Oui, j’adore quand André M. proclame « Nul n’est censé ignorer la Loire ! »
Je déclare  mon amour des langues romanes, leurs mots, leur musique et leurs parentés... J’avoue avoir aimé le latin énormément, même s’il m’a empêchée au lycée d’apprendre aussi l’espagnol, dont l’écho traverse nos vallées et m’attire tellement que j’en essaie un apprentissage tardif…

Mais je refuse aussi de m’inscrire  au conservatoire militant et puriste du trad, qu’il soit linguistique ou musical… !
Car je suis aussi fille d’une petite instit suppléante qui courut les postes déshérités de la campagne bordelaise et croyait  au pouvoir unificateur de la langue française, qu’elle tâchait d’enseigner et de faire aimer  à ses « certificats d’étude » et qui adorait réciter souvent (trop souvent pour ses filles moqueuses !) du  la Fontaine, du Boileau, du Corneille, du Francis Jammes , du Alphonse Daudet,  à pleines tirades …. qu’elle n’hésitait pas à faire alterner avec les Sombreros et les Mantilles  de Rina Ketty et la Complainte de la Butte de  Van Parys !
Je suis la fille d’un petit garçon  qui apprit à lire avec le Tour de France par deux enfants et qui me fit partager les délices de Madame Thérèse…

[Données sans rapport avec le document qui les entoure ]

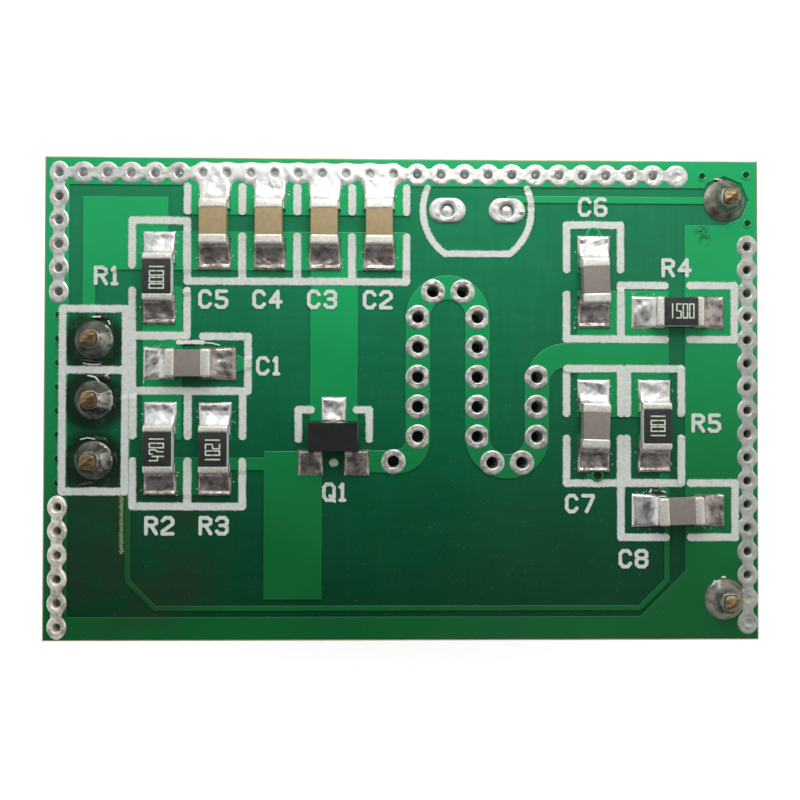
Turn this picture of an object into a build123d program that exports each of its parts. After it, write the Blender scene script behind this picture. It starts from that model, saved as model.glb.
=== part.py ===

Alors merci André Minvielle de nous dire : Suivez les accents, leur variation, leurs couleurs, leurs saveurs …
Et je dirai : « suivons notre langue dans  tous ses accents.. »

!!! Tiens ! finalement, on y revient à l’accordéon, ses divagations, ses voies royales et ses chemins de traverse, et le plaisir de ses variations… !!!!